Microwave properties of BaFe11Mg2+0.25X2+0.25Ti4+0.25O19 (X2+=Cu, Mn, Zn, Ni and Co) nanoparticles in 0–26.5 GHz range

The structural, magnetic and microwave properties of cation substituted barium hexaferrite nanoparticles were investigated. Samples having composition of BaFe11Mg0.252+X0.252+Ti0.54+O19 (X2+=Cu, Mn, Zn, Ni and Co) were synthesized with solid state reaction route and 1 wt% boron was added as a catalyst to initialize the crystal growth. XRD analysis showed that hard hexaferrite phase was successfully obtained. The lattice parameters “a” and “c” are almost the same in all substituted ions except Cu2+, in which elongation in c-axis was detected. The highest saturation magnetization occurred in Ni2+ and the highest coercivity was observed in Cu2+ substituted samples.

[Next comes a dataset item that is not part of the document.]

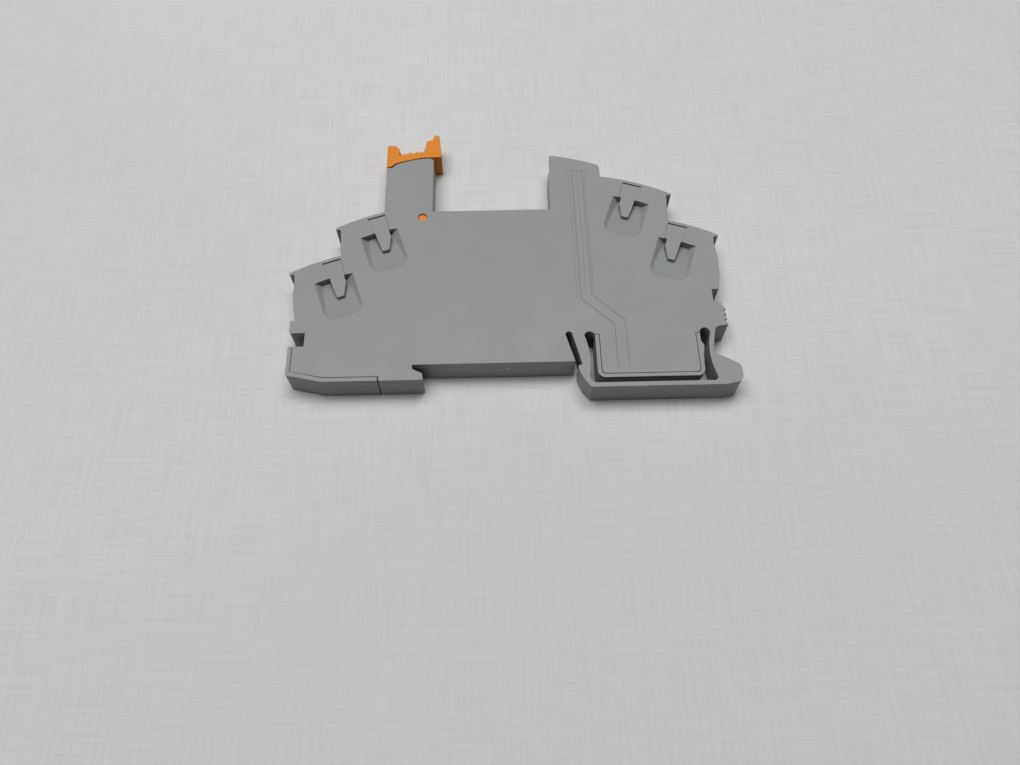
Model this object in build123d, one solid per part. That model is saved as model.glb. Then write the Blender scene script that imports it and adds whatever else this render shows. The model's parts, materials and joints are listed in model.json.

This was explained by site preferences of cations which has direct influence on strength of Fe–O–Fe superexchange interactions. The both ac (σac) and dc (σdc) conductivities have temperature dependency and vary with substitution of Cu2+, Zn2+, Co2+, Mn2+ and Ni2+ ions. The maximum ac conductivity was observed as 2.39×10−6 S cm−1 in Ni2+ substituted sample at 120 °C and at 10 Hz. The increase in dielectric constants (ε′, ε″) with variation of substituted divalent ions was explained by reduction of electron hopping between Fe2+ and Fe3+ ions. The absorbtion of incident microwave occurs at two different frequencies, around 10 and 20 GHz. The reflection loss close to 10 GHz was observed in all samples, whereas Mn, Zn and Ni substituted samples have the secondary reflection minima. The mechanism of reflection loss at low frequency is quarter wave cancellation at matching thickness. And, at high frequency, it is due to the natural resonance and dipole relaxation of fillers. The best absorbtion capability was obtained in Mn2+ substituted sample, which has reflection losses of −30 and −29 dB at 9.5 and 19.2 GHz.